A bit later, Tallchief, still glamorous, even in her ready-for-work outfit of black T-shirt and pants, takes over. Working with Lopez, who is learning the role of the Fairy, which Tallchief used to dance, she pays close attention to the position of every part of Lopez’s body; no detail is too small.
“Show us that foot!” she exhorts at one point, and Lopez immediately makes a step look bolder and much clearer. Tallchief stresses the importance of how the head is held at all times. “What everyone forgets about is the glory of Balanchine’s ports de bras, the movement of the arms and upper body,” she says. “That was so important.”
At one point, Tallchief reaches for some notes in her purse; “I can see there’s getting to be some confusion,” she remarks. (“I never took notes on anything,” she says later, “but I happened to find some notes I took on ‘Baiser’; they were at the bottom of a box!”)
Such remembrances, say Reynolds and Balanchine Foundation President Barbara Horgan, get precisely at the point of the archival projects. In recent years, there has been considerable dissension among dance critics about the ways Balanchine’s choreography is currently performed by various companies, with different keepers of the flame being alternately challenged or held up as shining exemplars.

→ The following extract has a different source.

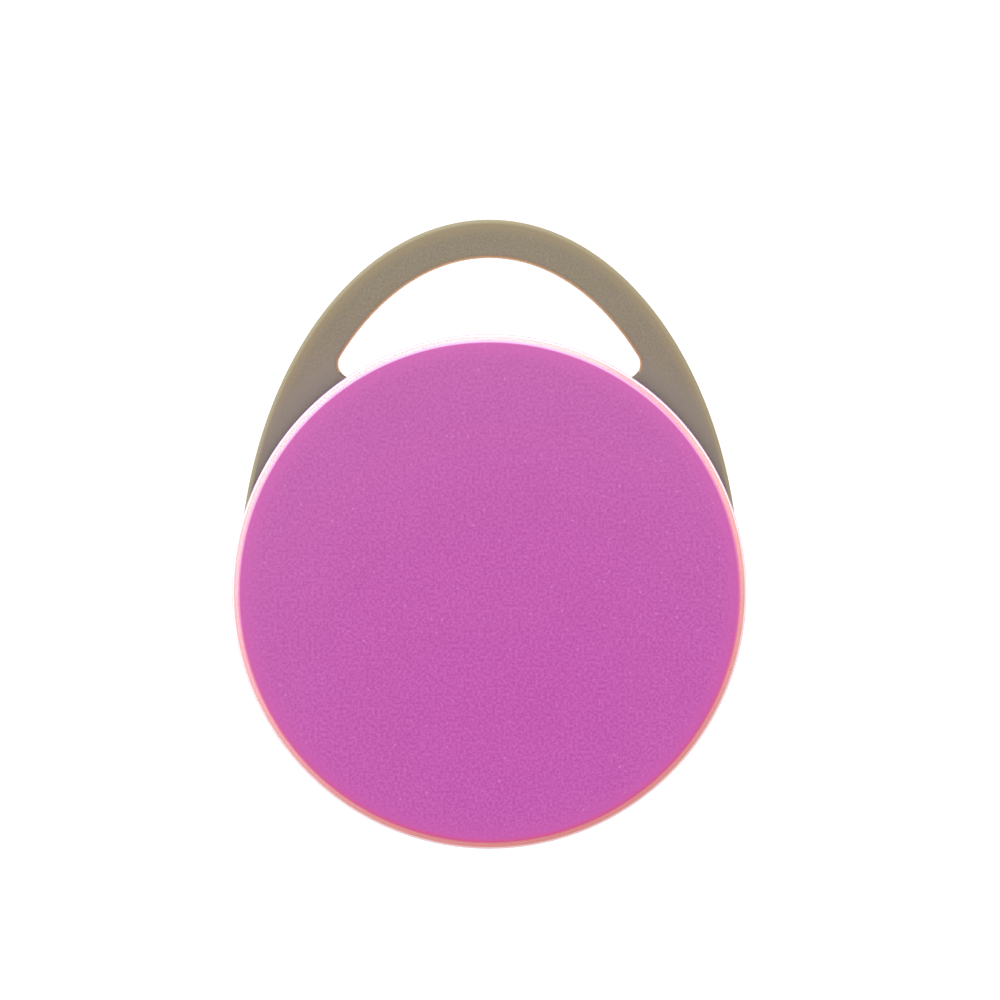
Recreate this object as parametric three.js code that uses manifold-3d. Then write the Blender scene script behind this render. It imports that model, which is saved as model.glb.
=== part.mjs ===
// A round tracker tag for a bunch of keys, in millimetres.
// A flat frame carries the key loop and the electronics. A front cover, which is one big push button,
// and a rear cover, which comes off for the coin cell, close it.
//
// The pieces are drawn in the tag's own plane: x to the right, y towards the loop and z out of the
// front face, with the disc's axis at x = y = 0 and the frame's middle at z = 0.
// The last lines stand the tag up as it hangs: face towards -Y, loop towards +Z, and the origin
// where a key ring bears on the inside of the loop.
import * as THREE from "three";
import { mergeVertices } from "three/addons/utils/BufferGeometryUtils.js";
import Module from "manifold-3d";

const wasm = await Module();
wasm.setup();

// ---- Driving dimensions ----

const DISC = { radius: 18, thickness: 8 };
const RIM = { radius: 17.93, chamfer: 0.475 }; // the covers' side walls taper in from the seam to this
const COVER = { plate: 1, skirt: 1 }; // wall thicknesses of both covers
const SEAM = 0.4; // gap between a cover's skirt and the frame's flange
const PRESS = 0.25; // travel of the front cover and of the switch under it
const LOOP = {
  thickness: 1.6,
  outer: { x: 17.57, y: 26.02 }, // half-axes of the loop's outer ellipse
  inner: { x: 14.73, y: 23.35 }, // half-axes of its inner ellipse
  corner: 1.02, // radius in the opening's two corners
};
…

Reynolds, who selects and organizes the specific projects undertaken for these archives, and Horgan, are quick to emphasize that their intention is to create a research resource, not to make claims to absolute truth.
Horgan, once Balanchine’s longtime personal assistant, says, “We’ve been very careful about making [the project] noncontroversial. It’s archival; it’s Maria’s or Patricia’s point of view--take it or leave it. This is not gospel; it’s a research tool.”
Reynolds, who as a dancer was present when Balanchine choreographed such masterworks as “Episodes” and “Stars and Stripes,” is committed to producing as many of these firsthand video documents as time and personnel will allow.
“Some of the participants have been incredibly articulate,” she says. “Working with Balanchine was a very special episode in their lives, and all of them have a tremendous amount of passion about what they accomplished with him.”